Three shallow pools of water sit listlessly in the ravine just beside us. The sky, turning blue and bright and hard under the midday sun reflects off their still surface. Still waters. And then I think of it:

     the Lord is my shepherd. I shall not want.
     He makes me lie down in level Walmart parking lots
     He leads me beside dumpsters and small pools of still waters
     He restores my doubting, disbelieving soul
     He guides me through Roswell
     on a straight Route 60 highway, to aliens, and apron-clad angels
     Even though I walk through the valley
     of the shadow of Denny’s—
               of all things that go wrong
               frighten
               disappoint
               deplete
     I will fear no evil (aliens, or zombies, old men, dirty aprons)
for thou art with me—perhaps even giving us fried chicken and artery-clogging onion rings.

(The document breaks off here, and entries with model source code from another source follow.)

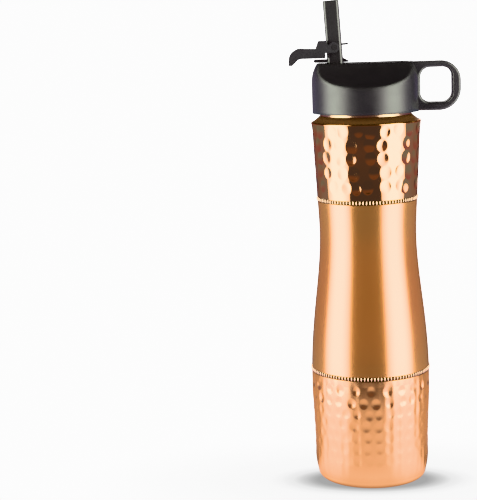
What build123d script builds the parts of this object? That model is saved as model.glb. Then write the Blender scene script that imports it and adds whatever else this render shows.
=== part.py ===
from build123d import *
import os

# Copper water bottle with a screw-on sports lid, standing upright with its spout open.
# Millimetres. Origin on the bottle's axis at the resting plane, +Z up, +X towards the carry loop.

# ---- copper vessel ----
WALL = 0.8                    # copper sheet
BASE_Z = 0.0
FOOT_R = 33.0                 # flat part of the underside
FOOT_TOP = (36.4, 4.2)        # end of the rounded bottom corner (radius, height)
BELLY_R = 39.5                # widest, just under the lower ring
BELLY_Z = 58.0
LOWER_RING_Z = 75.6
WAIST_R = 32.15               # narrowest
WAIST_Z = 165.0
UPPER_RING_Z = 190.5
SHOULDER_R = 36.1
SHOULDER_Z = 240.3
SHOULDER_ROUND = 0.9
NECK_R = 30.0
NECK_FOOT_Z = 245.2
NECK_TOP_Z = 255.7
NECK_LIP = 0.3                # rounding of the drinking edge
# outline between foot and shoulder: (radius, height)
BODY_OUTLINE = [FOOT_TOP, (38.3, 22.0), (BELLY_R, BELLY_Z), (38.75, 92.0), (36.05, 120.0),
                (33.3, 144.5), (WAIST_R, WAIST_Z), (33.25, 192.5), (34.7, 221.5),
                (SHOULDER_R, SHOULDER_Z)]
OUTLINE_TANGENTS = [(0.35, 1.0), (0.15, 1.0)]
FOOT_BULGE = (2.45, 1.25)     # middle of the bottom corner's arc, from the flat's edge
CONE_INSET = 0.8              # how much lower the inner cone lies, per millimetre of wall
BASE_DISC_R = 31.5
BASE_DISC_T = 1.0
GROOVE_R = 24.0               # stiffening groove pressed into the underside
GROOVE_DEPTH = 0.6
BEAD_LENGTH = 2.5
BEAD_PROUD = 0.55             # how far the beads stand out of the copper
BEAD_BURIED = 0.3             # depth of the blank that is trimmed to the body

# ---- screw thread between neck and lid ----
LEAD = 4.0                    # rise per turn
TURNS = 1.25
THREAD_DEPTH = 0.9
THREAD_WIDTH = 1.5            # at the ridge's root
THREAD_BURIED = 0.15          # how deep the ridge's root sits in the wall
NECK_THREAD_Z = 248.2
LINER_THREAD_R = 30.3         # crest of the liner's inward ridge

# ---- lid ----
LID_R = 35.0
LID_BOTTOM = 246.8
LID_TOP = 279.0
LID_SHOULDER_Z = 267.0        # where the side starts to curve in
LID_TOP_R = 31.4
LID_MID = (34.05, 273.4)      # a point on the curved side
RIDGE_HALF = 10.0             # half width of the flat bridge across the top
SCOOP_LIP_Z = 264.4           # lowest point of the scooped faces, at the side wall
SCOOP_SAG = 2.3               # how far a scooped face lies below a flat one
LID_WALL = 2.2
EDGE_ROUND = 2.0
SKIRT_INNER_R = 33.4
SCOOP_WALL = 1.2              # drop of a scoop's underside, in wall thicknesses
BOSS_WALL = 2.0               # round the seat seal
LINER_TOP = 259.5
LINER_GAP = 0.1
LINER_FOOT = 247.6
LINER_R = 33.35
LINER_BORE = 31.7
PLATE_T = 1.9
GASKET_T = 1.8
GASKET_R = (28.8, 31.4)       # inside and outside

# ---- carry loop ----
LOOP_OUT_X = 61.8
LOOP_HALF = 7.0               # half width across
LOOP_TOP = 278.8
LOOP_BOTTOM = 246.8
LOOP_TOP_CORNER = 12.5
LOOP_LOW_CORNER = 14.0
LOOP_ROOT_X = 23.0            # where the loop's slab ends inside the lid
GAP_X = (35.8, 56.0)
GAP_Z = (252.2, 274.8)
GAP_CORNER = 6.2
LOOP_EDGE = 1.8

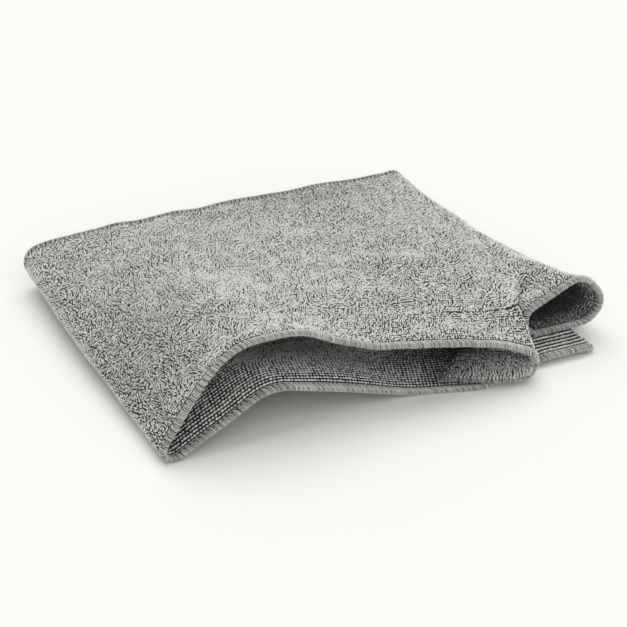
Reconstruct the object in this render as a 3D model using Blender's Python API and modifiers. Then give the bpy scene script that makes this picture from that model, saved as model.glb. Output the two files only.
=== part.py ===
"""Folded microfibre cloth: one knitted panel laid to and fro into a packet.

The panel is a single sheet. Seen along its hem it is a string drawn taut
round a row of folds, and each line across the cloth is such a string.
Sizes in the tables are millimetres; the mesh is in metres.
"""
import math

import bmesh
import bpy

MM = 0.001

PLY = 2.6                   # thickness of the cloth
CLEAR = 0.6                 # air between two plies that lie on each other
FIRST = PLY / 2             # height of a ply that lies on the table, at its middle
SECOND = FIRST + PLY + CLEAR
THIRD = SECOND + PLY + CLEAR
TIGHT = (PLY + CLEAR) / 2   # radius of a fold that is pressed flat

PLEAT_ROWS = 8
PLAIN_ROWS = 14
LEAST_STEP = 0.45           # closest that two columns come
FINE_TURN = math.radians(4)

# Each fold of the section, from the end that lies underneath: its centre
# (x, y, z) and radius at the front hem and at the back hem. turn is 1 where
# the cloth turns to its left. settle says how early a fold goes over from its
# front form to its back form. arc and run are the mesh columns on the fold
# and on the flat ply after it.
UNDER_END = dict(name="under_end", turn=0, hem=(220, 6, FIRST, 0), back=(205, 203, FIRST, 0),
                 settle=1, arc=0, run=4)
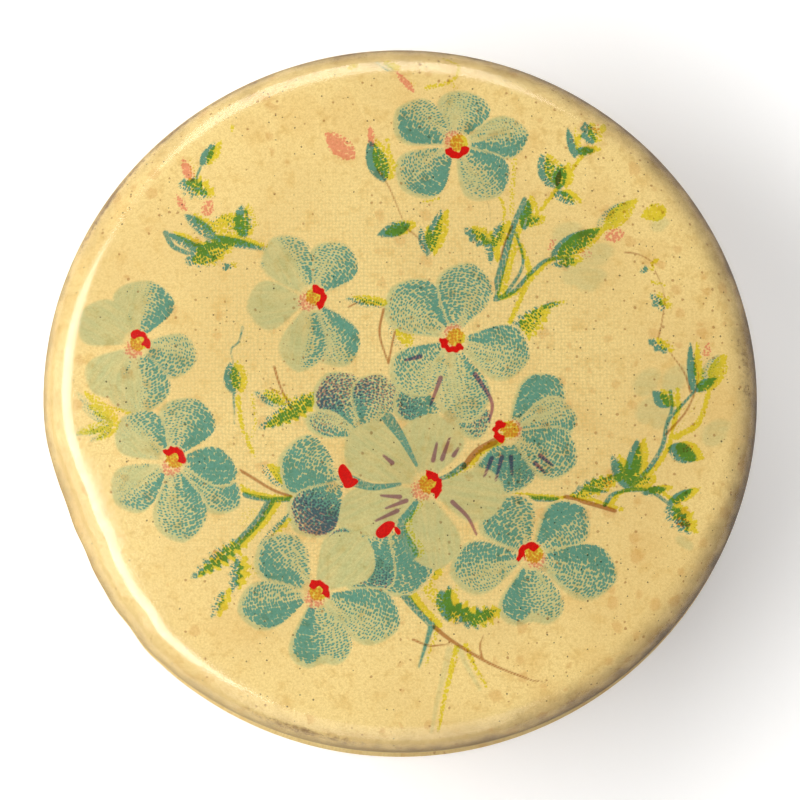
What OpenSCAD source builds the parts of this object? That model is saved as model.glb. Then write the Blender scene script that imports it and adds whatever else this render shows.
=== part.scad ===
// Pocket talcum powder tin: a celluloid-covered slip lid over a rotating sifter top.
// Millimetres, +Z up, origin at the middle of the foot, side seam at +Y.

/* [Lid] */
// Diameter of the lid across its rolled edge
lid_d = 57.2; // [54:0.2:60]
// Radius of the rolled edge, outside the celluloid
edge_r = 3.0; // [2.6:0.1:3.4]
// Rise of the middle of the face above the top of the rolled edge
dome_rise = 0.9; // [0.5:0.1:1.4]
// Height of the straight side below the rolled edge
side_h = 1.6; // [1.2:0.1:2.4]
// Depth of the skirt, from its lower bead to the flange under the face
skirt_h = 6.7; // [6.2:0.1:8]
// Width of the flange at the top of the skirt
flange_w = 2.8; // [2:0.2:5]
// Thickness of the celluloid film
film_t = 0.25; // [0.15:0.05:0.3]
// Thickness of the printed paper
paper_t = 0.12; // [0.08:0.02:0.2]
// Thickness of the card disc under the face
card_t = 0.8; // [0.5:0.1:1]

/* [Body] */
// Height of the side wall's top edge above the table
wall_top = 13.0; // [12:0.5:18]
// How far the lid stands out over the side wall
overhang = 1.1; // [1:0.1:1.5]
// Thickness of the tinplate
tin_t = 0.3; // [0.26:0.02:0.34]
// Height of the double seam round the bottom
seam_h = 2.0; // [1.6:0.1:2.4]
// Height of the recessed bottom panel's underside
panel_z = 2.2; // [1.6:0.1:2.6]
// Width of the side seam's lap
lap_w = 4.0; // [3:0.5:6]
// Depth of the neck ring below the side wall's top edge
neck_depth = 5.0; // [3:0.5:6]
// Depth of talc on the bottom panel
talc_h = 4.8; // [3:0.2:5.2]

/* [Sifter] */
// Diameter of a sifting hole
hole_d = 1.5; // [1:0.1:1.8]
// Number of holes in a ring
ring_count = 8; // [8:1:8]
// Radii of the rings of holes
ring_radii = [5.5, 9.0, 12.5];
// Radius of the turning shutter
shutter_r = 17.5; // [17:0.5:20]
// Width of the shutter's thumb tabs
tab_w = 7.0; // [5:0.5:9]
// Height of the shutter's thumb tabs
tab_h = 2.4; // [1.6:0.2:3]
// Radius at which the stop pin stands
stop_r = 15.2; // [14.8:0.1:15.4]

/* [Hidden] */
$fn = 96;

// Fits
lid_fit = 0.06;      // radial play between the skirt and the neck
turn_fit = 0.05;     // play round and under the turning shutter
rest_gap = 0.1;      // gap between the skirt and the side wall's top edge
tall = 40;           // taller than any piece, for cutting tools

// Main radii
lid_r = lid_d / 2;
wall_r = lid_r - overhang;
seam_r = wall_r + tin_t;
neck_r = wall_r - tin_t;
skirt_in = neck_r + lid_fit;
skirt_out = skirt_in + tin_t;

// Main heights
skirt_z = wall_top + rest_gap;
edge_z = skirt_z + skirt_h;
hem_z = edge_z - side_h;
neck_top = edge_z - 0.4;

// The covered face: a shallow sphere that runs smoothly into the rolled edge
roll_r = lid_r - edge_r;
face_h = edge_r + dome_rise;
dome_r = (pow(roll_r, 2) + pow(face_h, 2) - pow(edge_r, 2)) / (2 * dome_rise);
dome_z = edge_z + face_h - dome_r;
dome_slope = asin(roll_r / (dome_r - edge_r));
wrap_t = film_t + paper_t;
hem_r = lid_r - wrap_t - tin_t / 2;
hem_out = wrap_t + tin_t / 2;

// Sifter
plate_z = wall_top - 0.6;
plate_top = plate_z + tin_t;
shutter_z = plate_top + turn_fit;
shutter_top = shutter_z + tin_t;
plate_r = neck_r - tin_t;
plate_rim_top = plate_z + 5.1;
bead_r = 21.5;
bead_w = 1.6;
bead_h = 0.35;
half_step = 180 / ring_count;
shank_r = 1.2;
pin_r = 0.6;
washer_r = 2.8;
washer_t = 0.2;
washer_z = shutter_top + 0.03;

function reverse(line) = [for (i = [len(line) - 1:-1:0]) line[i]];

// Points of an arc about (x, y), with its angles counted from +x towards +y
function arc(x, y, radius, from, to, steps) = [
  for (i = [0:steps])
    let (a = from + (to - from) * i / steps)
      [x + radius * cos(a), y + radius * sin(a)]
];

// The face's profile, inset from the outside, from the axis out to the side
function face_line(inset) = concat(
  [for (p = arc(0, dome_z, dome_r - inset, 90, 90 - dome_slope, 10)) [max(p[0], 0), p[1]]],
  [for (p = arc(roll_r, edge_z, edge_r - inset, 90 - dome_slope * 1.5, 0, 12)) p]
);

// The face's profile carried down the side and round the hem
function hem_line(inset) = concat(
  face_line(inset),
  arc(hem_r, hem_z, hem_out - inset, 0, -180, 8)
);

// The hem's profile carried up inside, where the skirt traps it
function tuck_line(inset) = concat(
  hem_line(inset),
  [[hem_r - hem_out + inset, edge_z]]
);

module ring(outer, inner, low, high) {
  rotate_extrude()
    translate([inner, low])
      square([outer - inner, high - low]);
}

// A sheet that is wrapped over the face and tucked up inside
module wrapped_sheet(inset, thickness) {
  rotate_extrude()
    polygon(concat(tuck_line(inset), reverse(tuck_line(inset + thickness))));
}

module hole_pattern(turn) {
  for (k = [0:len(ring_radii) - 1])
    for (i = [0:ring_count - 1])
      rotate((i * 2 + k) * half_step + turn)
        translate([ring_radii[k], 0, 0])
          cylinder(h = tall, d = hole_d, $fn = 32);
}

module celluloid_cover() {
  color([0.95, 0.84, 0.58, 0.4])
    wrapped_sheet(0, film_t);
}

module printed_paper() {
  color([0.93, 0.83, 0.57])
    wrapped_sheet(film_t, paper_t);
}

module lid_shell() {
  color([0.72, 0.72, 0.70])
    rotate_extrude()
      polygon(concat(hem_line(wrap_t), reverse(face_line(wrap_t + tin_t))));
}

module lid_liner() {
  color([0.76, 0.68, 0.54])
    translate([0, 0, edge_z])
      cylinder(h = card_t, r = skirt_in);
}

module lid_collet() {
  bead = 0.34;
  profile = concat(
    [[skirt_in, skirt_z]],
    arc(skirt_out, skirt_z + bead, bead, -90, 90, 8),
    [
      [skirt_out, edge_z],
      [skirt_in - flange_w, edge_z],
      [skirt_in - flange_w, edge_z - tin_t],
      [skirt_in, edge_z - tin_t]
    ]
  );
  color([0.76, 0.62, 0.34])
    rotate_extrude()
      polygon(profile);
}

module lap() {
  intersection() {
    ring(seam_r, wall_r, seam_h + 0.05, wall_top);
    translate([-lap_w / 2, 0, 0])
      cube([lap_w, lid_r, tall]);
  }
}

module body_wall() {
  color([0.78, 0.63, 0.34])
    union() {
      ring(wall_r, neck_r, 0.45, wall_top);
      lap();
    }
}

// Fillet of solder in the corner beside the lap
module side_seam_solder() {
  fillet = 0.28;
  x = lap_w / 2;
  foot = sqrt(pow(wall_r, 2) - pow(x, 2));
  color([0.62, 0.62, 0.60])
    translate([0, 0, seam_h + 0.05])
      linear_extrude(wall_top - seam_h - 0.05)
        polygon([
          [x, foot],
          [x + fillet, sqrt(pow(wall_r, 2) - pow(x + fillet, 2))],
          [x, foot + fillet]
        ]);
}

module body_bottom() {
  inner = neck_r - tin_t;
  edge = 0.25;
  profile = [
    [0, panel_z],
    [inner - 0.9, panel_z],
    [inner, panel_z - 0.5],
    [inner, edge],
    [inner + edge, 0],
    [seam_r - edge, 0],
    [seam_r, edge],
    [seam_r, seam_h],
    [wall_r, seam_h],
    [wall_r, 0.45],
    [neck_r, 0.45],
    [neck_r, panel_z - 0.3],
    [inner - 0.8, panel_z + tin_t],
    [0, panel_z + tin_t]
  ];
  color([0.78, 0.63, 0.34])
    rotate_extrude()
      polygon(profile);
}

module neck_ring() {
  curl = 0.42;
  curl_r = neck_r - curl;
  curl_z = neck_top - curl;
  profile = concat(
    [[neck_r - tin_t, wall_top - neck_depth], [neck_r, wall_top - neck_depth]],
    arc(curl_r, curl_z, curl, 0, 200, 10),
    arc(curl_r, curl_z, curl - tin_t, 200, 0, 6)
  );
  color([0.72, 0.72, 0.70])
    rotate_extrude()
      polygon(profile);
}

module sifter_plate() {
  half = bead_w / 2;
  profile = [
    [0, plate_z],
    [bead_r - half, plate_z],
    [bead_r - half / 2, plate_z + bead_h],
    [bead_r + half / 2, plate_z + bead_h],
    [bead_r + half, plate_z],
    [plate_r - 0.4, plate_z],
    [plate_r, plate_z + 0.4],
    [plate_r, plate_rim_top],
    [plate_r - tin_t, plate_rim_top],
    [plate_r - tin_t, plate_top + 0.3],
    [plate_r - tin_t - 0.3, plate_top],
    [bead_r + half, plate_top],
    [bead_r + half / 2, plate_top + bead_h],
    [bead_r - half / 2, plate_top + bead_h],
    [bead_r - half, plate_top],
    [0, plate_top]
  ];
  color([0.74, 0.73, 0.70])
    difference() {
      rotate_extrude()
        polygon(profile);
      hole_pattern(0);
      cylinder(h = tall, r = shank_r, $fn = 48);
      translate([0, stop_r, 0])
        cylinder(h = tall, r = pin_r, $fn = 32);
    }
}

// Tab cut from the shutter's edge and turned up
module thumb_tab() {
  translate([shutter_r - tin_t * 2.5, -tab_w / 2, shutter_z + tin_t / 2])
    cube([tin_t, tab_w, tab_h]);
}

// Slot that lets the shutter turn through half a hole step round the stop pin
module stop_slot() {
  slot_r = pin_r + turn_fit;
  from = 90 - half_step;
  outline = concat(
    arc(0, 0, stop_r + slot_r, from, 90, 8),
    arc(0, stop_r, slot_r, 90, 270, 10),
    arc(0, 0, stop_r - slot_r, 90, from, 8),
    arc(stop_r * cos(from), stop_r * sin(from), slot_r, from + 180, from + 360, 10)
  );
  linear_extrude(tall)
    polygon(outline);
}

module sifter_shutter() {
  color([0.76, 0.62, 0.34])
    difference() {
      union() {
        ring(shutter_r, shank_r + turn_fit, shutter_z, shutter_top);
        for (a = [0, 180])
          rotate(a)
            thumb_tab();
      }
      hole_pattern(half_step);
      stop_slot();
    }
}

// A round-headed fastener: a foot under the plate, a shank and a domed head
module headed_pin(shank, foot_r, head_r, head_z, head_h) {
  foot_z = plate_z - tin_t;
  rotate_extrude()
    polygon([
      [0, foot_z],
      [foot_r, foot_z],
      [foot_r, plate_z],
      [shank, plate_z],
      [shank, head_z],
      [head_r, head_z],
      [head_r * 0.96, head_z + head_h * 0.35],
      [head_r * 0.78, head_z + head_h * 0.72],
      [head_r * 0.45, head_z + head_h * 0.94],
      [0, head_z + head_h]
    ]);
}

module sifter_rivet() {
  color([0.80, 0.66, 0.36])
    headed_pin(shank_r, 2.2, 2.4, washer_z + washer_t, 0.72);
}

module rivet_washer() {
  color([0.72, 0.71, 0.68])
    ring(washer_r, shank_r + turn_fit, washer_z, washer_z + washer_t);
}

module stop_pin() {
  color([0.72, 0.71, 0.68])
    translate([0, stop_r, 0])
      headed_pin(pin_r, 1.0, 1.1, shutter_top + 0.06, 0.4);
}

module talc_fill() {
  low = panel_z + tin_t;
  high = low + talc_h;
  fill_r = neck_r - 0.1;
  color([0.96, 0.95, 0.92])
    rotate_extrude()
      polygon([
        [0, low],
        [fill_r, low],
        [fill_r, high - 0.5],
        [18, high - 0.25],
        [9, high],
        [0, high - 0.1]
      ]);
}

celluloid_cover();
printed_paper();
lid_shell();
lid_liner();
lid_collet();
body_wall();
side_seam_solder();
body_bottom();
neck_ring();
sifter_plate();
sifter_shutter();
sifter_rivet();
rivet_washer();
stop_pin();
talc_fill();
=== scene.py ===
"""Looks of the pocket talcum powder tin: a celluloid-covered floral lid over a sifter-top tin."""
import math

import bmesh
import bpy
import numpy as np
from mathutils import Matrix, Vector


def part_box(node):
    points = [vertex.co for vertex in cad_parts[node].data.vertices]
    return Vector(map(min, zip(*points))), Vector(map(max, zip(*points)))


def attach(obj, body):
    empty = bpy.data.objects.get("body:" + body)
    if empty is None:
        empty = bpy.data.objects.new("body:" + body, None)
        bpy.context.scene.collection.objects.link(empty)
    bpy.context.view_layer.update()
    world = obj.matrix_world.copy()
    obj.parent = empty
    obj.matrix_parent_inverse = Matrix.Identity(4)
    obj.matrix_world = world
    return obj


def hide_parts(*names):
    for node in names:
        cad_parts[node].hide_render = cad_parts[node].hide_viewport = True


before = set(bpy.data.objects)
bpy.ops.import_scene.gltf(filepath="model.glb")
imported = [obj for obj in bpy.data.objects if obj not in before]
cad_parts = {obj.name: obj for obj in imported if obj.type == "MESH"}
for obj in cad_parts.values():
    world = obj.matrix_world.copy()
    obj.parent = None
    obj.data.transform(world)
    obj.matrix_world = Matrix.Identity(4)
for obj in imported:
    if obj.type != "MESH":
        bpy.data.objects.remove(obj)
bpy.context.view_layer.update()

MM = 0.001

# ---------------------------------------------------------------- sizes from the frame, in mm


def span(node):
    """Lowest and highest corner of a CAD node, in mm."""
    low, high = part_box(node)
    return [c / MM for c in low], [c / MM for c in high]


FILM_BOX = span("celluloid_cover")
PAPER_BOX = span("printed_paper")
SHELL_BOX = span("lid_shell")
LID_R = FILM_BOX[1][0]
LID_TOP = FILM_BOX[1][2]
HEM_LOW = FILM_BOX[0][2]
FILM_T = LID_TOP - PAPER_BOX[1][2]
PAPER_T = PAPER_BOX[1][2] - SHELL_BOX[1][2]
TIN_T = 0.3
EDGE_R = 3.0
DOME_RISE = 0.9
EDGE_Z = LID_TOP - EDGE_R - DOME_RISE
ROLL_R = LID_R - EDGE_R
HEM_OUT = FILM_T + PAPER_T + TIN_T / 2
DENT = 0.72
HEM_Z = HEM_LOW + HEM_OUT
FACE_H = EDGE_R + DOME_RISE
DOME_R = (ROLL_R**2 + FACE_H**2 - EDGE_R**2) / (2 * DOME_RISE)
SLOPE = math.asin(ROLL_R / (DOME_R - EDGE_R))

# Lengths of the profile's stretches: dome, rolled edge, straight side, hem, tuck
STRETCHES = [
    DOME_R * SLOPE,
    EDGE_R * (math.pi / 2 - SLOPE),
    EDGE_Z - HEM_Z,
    HEM_OUT * math.pi,
    EDGE_Z - HEM_Z - 0.1,
]
STARTS = np.cumsum([0.0] + STRETCHES)
WRAP = STARTS[-1]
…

     My cup overflows. My batteries are replaced.
     Surely goodness and love will follow me all the days of my life
     and I will dwell in the house of the Lord,
     and, perhaps, Roswell
     forever.

We sit, all seven of us, in the bus with our hands held out, palms towards the sky, and say this, the twenty-third Psalm. We affirm our belief in the life beyond the firma. My husband locates a mechanic who is willing to come help us; he brings fresh batteries and works quickly. The bus starts, chugging loudly, juices overflowing. The sun is low in the sky when we pull out and I think I will get a t-shirt that says “I was in Roswell with the aliens.”